In Sophie’s Choice, the letters sent to Stingo by his father, their affectionate and concerned tone, their kindness and engagement with Stingo’s life, stir me. So do the old man’s generous gifts, his consideration, the way his son’s interests are paramount in his thoughts. I like, at least initially, the way they talk when Stingo’s father comes to New York for a visit. The way they look out for each other. As with so much else in this novel, the father-son relationship grabs me and touches an emotional need that is at the heart of my enthrallment with fiction. But then it too begins to los
e its draw as Styron drags things out, repeats, elaborates, lavishes more language on by-now-familiar material.

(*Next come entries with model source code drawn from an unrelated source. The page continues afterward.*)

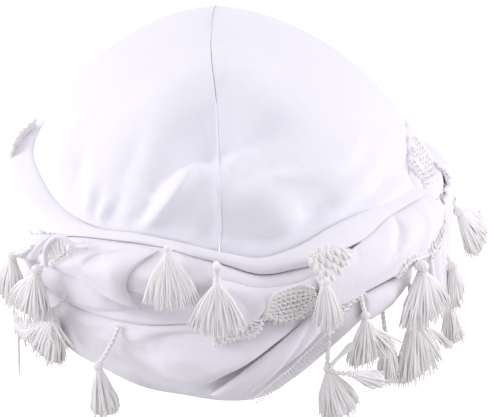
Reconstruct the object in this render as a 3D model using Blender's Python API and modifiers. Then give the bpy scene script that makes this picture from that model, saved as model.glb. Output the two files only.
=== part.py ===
"""A white durag with a scarf wound round its rim, worn shape, front towards -Y, +Z up.

The origin is the middle of the head opening, level with the lowest point of the rim at the brow.
Sizes in the constants and tables are millimetres and degrees. An azimuth is counted from the
brow, towards +X. A lift is how far a point stands out from the cap's outer surface.
"""

import math
from collections import namedtuple

import bmesh
import bpy
import numpy as np
from mathutils import Vector

MM = 0.001

# The head form that the cap is stretched over: a band below, a dome with a ridged top above
RIM_HALF_WIDTH = 76.0
RIM_HALF_LENGTH = 94.0
HALF_WIDTH = 81.0
HALF_LENGTH = 98.5
WIDEST_HEIGHT = 66.5
DOME_HEIGHT = 55.5
SIDE_ROUNDNESS = 1.6
FRONT_ROUNDNESS = 2.12
APEX_LEAN = -6.0

# The cap's panels
JERSEY = 2.0
SEAM_GAP = 0.6
SEAM_RISE = 1.1
SEAM_REACH = 3.0
CAP_TUCK = 3.0
PANEL_COLUMNS = 20
BAND_ROWS = 4
DOME_ROWS = 9
COLUMN_CROWDING = 0.55
FOLD_FADE = 7.0
FOLD_STEPS = 13
ON_SEAM = 0.5

# The wound scarf
RING_STATIONS = 60
RING_CLEARANCE = 0.8
RING_MINOR_RADIUS = 0.25
WRAP_GAP = 0.5
ROLL_SIDE_ROUNDNESS = 0.6
ROLL_EDGE_ROUNDNESS = 0.75
BROW_SINK = 0.28
SINK_FROM = -30.0
SINK_TO = 12.0
SINK_FADE = 12.0
SWATH_THICKNESS = 2.2
LAYER_GAP = 0.7

# Yarn and net
TASSEL_SIDES = 12
CORD_SEAT = 1.15
ROOT_SEAT = 0.35
ROOT_BACK = 0.45
NET_STRAND = 1.1

CLOTH_WHITE = (0.86, 0.86, 0.89)
YARN_WHITE = (0.84, 0.82, 0.77)

# Heights of the winding's edges round the head
Band = namedtuple("Band", "azimuth rim crease roll_bottom roll_top")
BANDS = (
    Band(-165, 10, 30, 46, 54),
    Band(-140, 17, 34, 50, 59),
    Band(-115, 27, 39, 56, 66),
    Band(-90, 31, 41, 61, 71),
    Band(-70, 24, 39, 62, 73),
    Band(-55, 11.5, 36, 60, 70.5),
    Band(-40, 5.5, 35, 64.5, 69.5),
    Band(-25, 2.5, 36.5, 68.5, 73),
    Band(-12, 2.5, 39, 68, 72.5),
    Band(0, 1, 41.5, 64.5, 69.5),
    Band(10, 1.5, 42, 60, 66.5),
    Band(20, 8, 44, 61, 69),
    Band(32, 19, 48, 66.5, 73.5),
    Band(45, 28, 49, 67, 74),
    Band(60, 34, 49, 64.5, 71.5),
    Band(75, 37, 47, 60, 67.5),
    Band(90, 36, 44.5, 54.5, 62),
    Band(120, 25, 37, 48, 56),
    Band(150, 13, 31, 45, 53),
)

# How far the winding stands out, from its rim (0) to its upper edge (1)
Profile = namedtuple("Profile", "share lift")
PROFILE = (
    Profile(0.0, 4.0),
    Profile(0.07, 7.5),
    Profile(0.16, 10.5),
    Profile(0.3, 13.2),
    Profile(0.45, 14.0),
    Profile(0.6, 13.6),
    Profile(0.75, 13.0),
    Profile(0.87, 11.6),
    Profile(0.95, 8.6),
    Profile(1.0, 4.5),
)

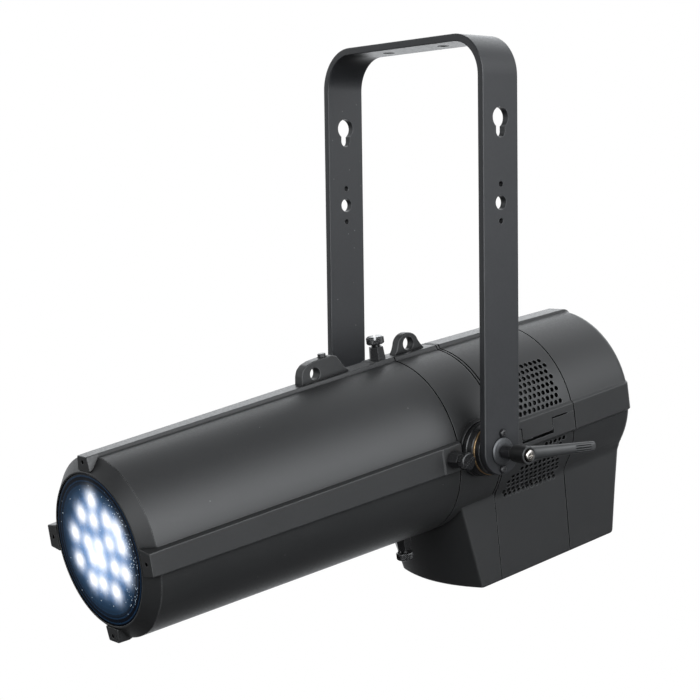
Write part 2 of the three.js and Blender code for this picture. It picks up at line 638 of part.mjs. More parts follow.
// front ring with four drilled pads in line with the ribs
function lensBezel() {
  const seatR = LENS_R + 0.6;
  const ring = lathe([[73, BEZEL_FRONT_Y], [78, BEZEL_FRONT_Y], [91.4, -405],
    [TUBE_FRONT_R, BEZEL_Y], [82, BEZEL_Y], [82, -404], [seatR, -404], [seatR, -413.6],
    [73, -414.6]]);
  const pad = loft(trapezoid(BEZEL_FRONT_Y, 11.5, 78.6, 9.6, 93.4),
    trapezoid(BEZEL_Y, 13.5, 85, 10.5, RIB_FRONT_R));
  const screwHole = cylY(2.1, -420, -408, 8, 0, 87.5);
  return cut(join(ring, ...fourAround(pad)), ...fourAround(screwHole));
}
add(head, 'lens_bezel', lensBezel(), LOOK.yoke);

// hexagonal glands on the tube, with slotted lock plungers in them
// radius, from z, to z, segments, x, y, end radius
const PLUNGER = [
  [4.6, 92.4, 119.8, 10], [11.3, 119.6, 125.6, 14], [11.3, 125.5, 127, 14, 0, 0, 9.8],
];
const gland = cut(cylZ(10.1, 103.5, 113.3, 6), cylZ(LOCK_HOLE_R, 100, 116, 10))
  .translate([0, LOCK_Y, 0]);
const plunger = cut(stack(cylZ, PLUNGER), box(-1.2, 1.2, -14, 14, 124.4, 130))
  .translate([0, LOCK_Y, 0]);
for (const [place, angle] of Object.entries(QUARTERS)) {
  add(head, `lock_gland_${place}`, turned(gland, angle), LOOK.gland);
  add(head, `lock_plunger_${place}`, turned(plunger, angle), LOOK.plunger);
}

export default root;
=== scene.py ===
"""A projector head with a long lens tube, tilted in a U-shaped yoke.

The yoke's crossbar lies along X with its top at z = 0 and its legs hang down. The tilt axis
runs along X below it. The lens looks towards -Y and dips; the rear, towards +Y, is raised.
"Right" is +X. Below the head's round shell, from its middle to the rear, hangs a box.
"""
import bpy
import bmesh
import json
import math
import numpy as np
from functools import cached_property, reduce
from mathutils import Vector, Matrix


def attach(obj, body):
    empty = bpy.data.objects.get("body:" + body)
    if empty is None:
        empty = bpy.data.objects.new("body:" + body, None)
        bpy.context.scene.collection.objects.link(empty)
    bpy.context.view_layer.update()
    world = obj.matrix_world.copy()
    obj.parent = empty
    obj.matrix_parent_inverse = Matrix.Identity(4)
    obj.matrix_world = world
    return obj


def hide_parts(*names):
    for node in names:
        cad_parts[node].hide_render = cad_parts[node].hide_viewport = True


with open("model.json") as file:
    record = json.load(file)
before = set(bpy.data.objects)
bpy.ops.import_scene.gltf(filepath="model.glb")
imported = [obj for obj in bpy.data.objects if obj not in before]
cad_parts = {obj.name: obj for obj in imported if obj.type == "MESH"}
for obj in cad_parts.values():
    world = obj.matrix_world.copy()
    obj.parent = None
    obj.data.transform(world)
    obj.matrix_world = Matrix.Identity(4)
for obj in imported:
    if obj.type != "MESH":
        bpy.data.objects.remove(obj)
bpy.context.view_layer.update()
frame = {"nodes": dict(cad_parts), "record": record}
record = frame["record"]
BODY_OF = {node: body for body, nodes in record["behaviour"]["bodies"].items() for node in nodes}
SLOT_OF = {part["node"]: part["material_slot"] for part in record["subparts"]}
scene = bpy.context.scene

# --------------------------------------------------------------- coordinates
# Shapes are written in mm with the origin on the tilt axis. In the head's frame y runs along
# the lens axis (rear +) and z points to the head's own top.
TILT = math.radians(9.26)
DROP = 436.3          # tilt axis below the top of the yoke
QUARTERS = (0, 90, 180, 270)


def pitch(points, angle):
    """Turns points about X."""
    cos, sin = math.cos(angle), math.sin(angle)
    x, y, z = points.T
    return np.stack([x, y * cos - z * sin, y * sin + z * cos], 1)


def from_yoke(points):
    return (points - np.array([0, 0, DROP])) / 1000


def from_head(points):
    return from_yoke(pitch(points, TILT))


# ------------------------------------------------------------------ mesh kit
class Mesh:
    """Points in mm and faces as tuples of indices."""

    def __init__(self, points, faces):
        self.points = np.asarray(points, float).reshape(-1, 3)
        self.faces = [tuple(int(i) for i in face) for face in faces]

    def shift(self, offset):
        return Mesh(self.points + np.array(offset, float), self.faces)

    def mirror_x(self):
        return Mesh(self.points * (-1, 1, 1), [face[::-1] for face in self.faces])

    def turn(self, degrees):
        """Turns about Y: 90 takes the top to the +X side."""
        cos, sin = math.cos(math.radians(degrees)), math.sin(math.radians(degrees))
        x, y, z = self.points.T
        return Mesh(np.stack([x * cos + z * sin, y, -x * sin + z * cos], 1), self.faces)


def merge(meshes):
    """Puts meshes together as they are, without a boolean."""
    faces, base = [], 0
    for mesh in meshes:
        faces += [tuple(i + base for i in face) for face in mesh.faces]
        base += len(mesh.points)
    return Mesh(np.vstack([mesh.points for mesh in meshes]), faces)


def loft(rings, torus=False, mirror_caps=False):
    """Skins rings. Mirror caps need rings symmetric about their first and middle points."""
    count = len(rings[0])
    faces = []
    for k in range(len(rings) if torus else len(rings) - 1):
        near, far = k * count, (k + 1) % len(rings) * count
        for i in range(count):
            j = (i + 1) % count
            faces.append((near + i, near + j, far + j, far + i))
    if not torus:
        cap = [tuple(range(count))]
        if mirror_caps:
            half = count // 2
            cap = [(0, 1, count - 1)]
            cap += [(i, i + 1, count - i - 1, count - i) for i in range(1, half - 1)]
            cap.append((half - 1, half, half + 1))
        last = (len(rings) - 1) * count
        faces += [face[::-1] for face in cap]
        faces += [tuple(last + i for i in face) for face in cap]
    return Mesh(np.vstack(rings), faces)


def bend(start, tip, end, steps):
    """Points of a quadratic curve."""
    shares = [k / steps for k in range(steps + 1)]
    return [(1 - u) ** 2 * start + 2 * u * (1 - u) * tip + u * u * end for u in shares]


def corner(tip, way_in, way_out, reach, steps):
    """Rounds one corner, given the directions into and out of it."""
    tip, way_in, way_out = (np.array(p, float) for p in (tip, way_in, way_out))
    way_in, way_out = way_in / np.linalg.norm(way_in), way_out / np.linalg.norm(way_out)
    return bend(tip - way_in * reach, tip, tip + way_out * reach, steps)


def soften(outline, radius, steps=3, closed=True):
    """Rounds every corner of a polyline."""
    points = [np.array(p, float) for p in outline]
    out = []
    for i, tip in enumerate(points):
        if not closed and i in (0, len(points) - 1):
            out.append(tip)
            continue
        before, after = points[i - 1] - tip, points[(i + 1) % len(points)] - tip
        length_before, length_after = np.linalg.norm(before), np.linalg.norm(after)
        reach = min(radius, 0.45 * length_before, 0.45 * length_after)
        start, end = tip + before / length_before * reach, tip + after / length_after * reach
        out += bend(start, tip, end, steps)
    return out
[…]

Perhaps because I’m so drawn to the novel, and love the way its world opens for me, I end up feeling betrayed. The narrative and characters, at first so compelling, are sabotaged by the narration and characterization. The story stagnates as Styron’s authorial mannerisms, his elaborative style (“I began to do, or undergo, or experience what I believe is known as a slow burn”) and riverine storytelling, become a barrier rather than a portal, and the novel’s voice, so seductive and compelling, grates as it drones on. The aspects I most admire become the very things that put me off. I skim to see how the plot works out, then declare myself done.
What usually happens next is that I trade in my copy at a used bookshop, or recycle it if I’ve scribbled on the margins (False! Overdone!). Then a few years later, filled with enthusiasm, convinced that this time I will finish the novel, that I’ve moved beyond whatever made me lose patience last time and am ready again for Stingo’s intimate presence, the Brooklyn setting that means so much to me, the intensity of emotion and character, I purchase a replacement copy and start all over. This is a process that has been going on for thirty years, since the novel first appeared and I bought it for $12.95 in its spare, off-white hardback edition with the brown writing on the cover. I believe I’ve tried to read Sophie’s Choice five times now, and spent over a hundred dollars—adjusted for three decades of inflation—on a book I’m deeply drawn to but can’t actually stand.